This past weekend I watched the movie School Daze, which was directed by filmmaker Spike Lee. I was curious about it because a few years ago, at the Academy Awards, Lil’ Rel Howery picked certain actors to guess film music trivia, and he asked Glenn Close if she recognized a tune from Spike Lee’s movie, School Daze. She knew what tune it was, and the minute “Da Butt” by EU played, she got up there and shook that fine behind of hers and looked like she was having the time of her life. It was really funny and also just really cool that she got up there and danced to “Da Butt.” So, I was curious about the movie. My dad had seen a lot of Spike Lee joints (movies that Spike Lee directed), and we were talking about School Daze. School Daze came out before I was born, so I didn’t get a chance to see it early on, but I finally decided that I want to catch up on all the movies I didn’t see as a kid.
One part of the film I really love is the scenes with step dancing. The film takes place at a historically Black college between different Greek fraternities and sororities. I remember seeing a step team perform at my high school one time, and the dancers on the team were on FIRE. It was so epic to watch, and each time they stepped and hollered, I really wanted to get up and dance. There is also an episode on the web series The Misadventures of Awkward Black Girl by Issa Rae where J and CeCe attend a Halloween party at the office they work at, and instead they find that the new boss (and J’s nemesis) Nina is planning to hold them hostage, and Nina leads a team of Black female step dancers called Gamma Ray. I didn’t know if it was supposed to be funny at first, but I saw the scenes in School Daze where the fraternities are dancing and chanting “Gamma” over and over again, and so I figured there was a connection between Awkward Black Girl and this scene in the movie, and sure enough, the Halloween episode of ABG was adapted from the movie School Daze.

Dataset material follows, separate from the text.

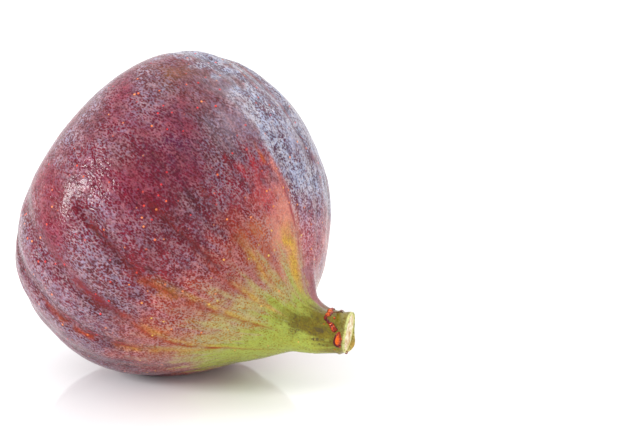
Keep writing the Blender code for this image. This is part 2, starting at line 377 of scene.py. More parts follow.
class FIG_PG_colours(PropertyGroup):
    """Colours of the skin, the stalk and the dried sap."""

    haze: colour_property("Haze", "Waxy bloom over the purple", (149, 119, 128))
    bloom: colour_property("Bloom", "Thick bloom on the upper flank", (180, 176, 188))
    maroon: colour_property("Maroon", "Purple skin under the bloom", (112, 5, 34))
    umber: colour_property("Umber", "Browner skin under the bloom", (98, 26, 34))
    # Dark red: painted shade in the creases and on the eye scales' inner ends; also the eye ring and the
    # scales' mottling
    dark_red_and_crease_shade: colour_property("Crease", "Dark bottoms of the creases", (74, 24, 34))
    plum: colour_property("Plum", "Skin dots under the thick bloom", (84, 24, 60))
    pink: colour_property("Pink", "Skin where the purple begins to thin", (186, 120, 118))
    brick: colour_property("Brick", "Dots where the purple thins", (142, 34, 32))
    tan: colour_property("Tan", "Pale skin between purple and yellow", (180, 136, 122))
    rust: colour_property("Rust", "Dots and lines on the tan skin", (156, 52, 18))
    straw: colour_property("Straw", "Yellow skin next to the green", (180, 166, 112))
    ochre: colour_property("Ochre", "Dots on the yellow skin", (172, 114, 14))
    green: colour_property("Green", "Apple green of the neck", (167, 176, 74))
    olive: colour_property("Olive", "Dots of the neck", (148, 142, 18))
    gold: colour_property("Gold", "Yellow lines along the ribs", (208, 164, 60))
    orange: colour_property("Orange", "Orange lines along the ribs", (196, 92, 40))
    blush: colour_property("Blush", "Bright red blush beside the crest", (186, 46, 56))
    salmon: colour_property("Salmon", "Pink blush along the crest", (228, 138, 118))
    red: colour_property("Red", "Red blush and red lines", (150, 20, 34))
    mauve: colour_property("Mauve", "Rosy skin of the neck's upper side", (208, 140, 146))
    stalk: colour_property("Stalk", "Olive brown of the stalk", (116, 94, 14))
    smudge: colour_property("Smudge", "Dark smudges of the neck and stalk", (72, 56, 18))
    spot_red: colour_property("Red Spot", "Small spots on the purple", (226, 50, 56))
    spot_gold: colour_property("Gold Spot", "Small spots on the tan and green", (236, 200, 96))
    cream: colour_property("Cream", "Pith of the cut stalk", (244, 236, 208))
    fibre: colour_property("Fibre", "Fibres in the cut", (206, 168, 112))
    rim: colour_property("Rim", "Fresh edge of the cut", (218, 214, 136))
    scale: colour_property("Scale", "Dry scales of the eye and bract scars", (112, 42, 44))
    sap: colour_property("Sap", "Dried sap", (138, 30, 6))
    sap_light: colour_property("Clear Sap", "Thin clear sap", (222, 96, 10))
    sap_dark: colour_property("Dark Sap", "Thick dried sap", (74, 6, 14))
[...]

The movie also addresses the issue of colorism. Colorism is a huge issue in African American communities, and I didn’t know much about it until I started taking African American Studies classes in college. Colorism is “discrimination based on skin color within the same racial or ethnic group” and it dates back to slavery, where lighter-skinned Black people were treated differently than darker-skinned Black people were. There is a belief that lighter skin enables people to gain greater access than darker skin. I don’t really know how I fit into the colorism debate, because I am Black, but people have also told me I look like different ethnicities. In the movie, the female sororities are divided by skin color, and in a musical number they argue over whether lighter skinned Black girls’ hair is more socially acceptable than darker-skinned Black girls’ hair. I remember watching this documentary by the actor Chris Rock several years ago called Good Hair, and in the movie, Rock explores the significance of hairstyles in the Black community and what is considered to be socially acceptable or attractive hair both within the Black community and outside the Black community. There have been many instances where Black people have had to cut off their dreadlocks or have faced discrimination in the workplace due to their natural hairstyles. I remember growing up and sometimes my teachers (most of them white) would ask if they could touch my hair, which I would either keep in an Afro or style in braids. I understand they were curious, but after learning more about racial discrimination and microaggressions in college, I don’t look back on those moments with much fondness. It’s interesting, though, because some of the other Black girls in my school would comment “You should straighten your hair.” In sixth grade, another Black girl in my gym class looked at my braids, which often got fuzzy, and said, “Hmmm…you should straighten your hair.” Another young Black girl in my sophomore year of high school told me, “I think if you straighten your hair, it will look pretty.” I’m not against straightening my hair, but to be honest, I like my curls.
The film was directed in the 1980s and attitudes towards women, especially Black women, were more outdated (not saying sexism doesn’t exist anymore, because it totally does.) There is one scene where the fraternity members make fun of Spike Lee’s character, Half Pint, for being a virgin, and the leader of the fraternity tells Half Pint that he needs to lose his virginity to a girl in order to be accepted into the fraternity. Even though he doesn’t want to, Half Pint goes along with it because he would become an outcast if he said no, and he really wants to pledge with this fraternity. The frat brothers end up hooking him up with one of the popular girls, and she doesn’t want to have sex with Half Pint, but the men coerce her into doing it. (At this point, I wasn’t sure if it was right to even call this scene consensual sex because the girl didn’t want to have sex, and she felt humiliated afterwards.) We have more discussions about date rape and consent, I think because we have more communication channels through which people can share this information about these very important topics. I didn’t understand the difference between sex and rape until I got on Facebook in 2017 during the #MeToo movement on social media, and I saw a post that said that “Rape is not sex. It’s rape.” I at times would conflate the two, not understanding that rape isn’t consensual. But after reading this post, I decided to educate myself and become more aware.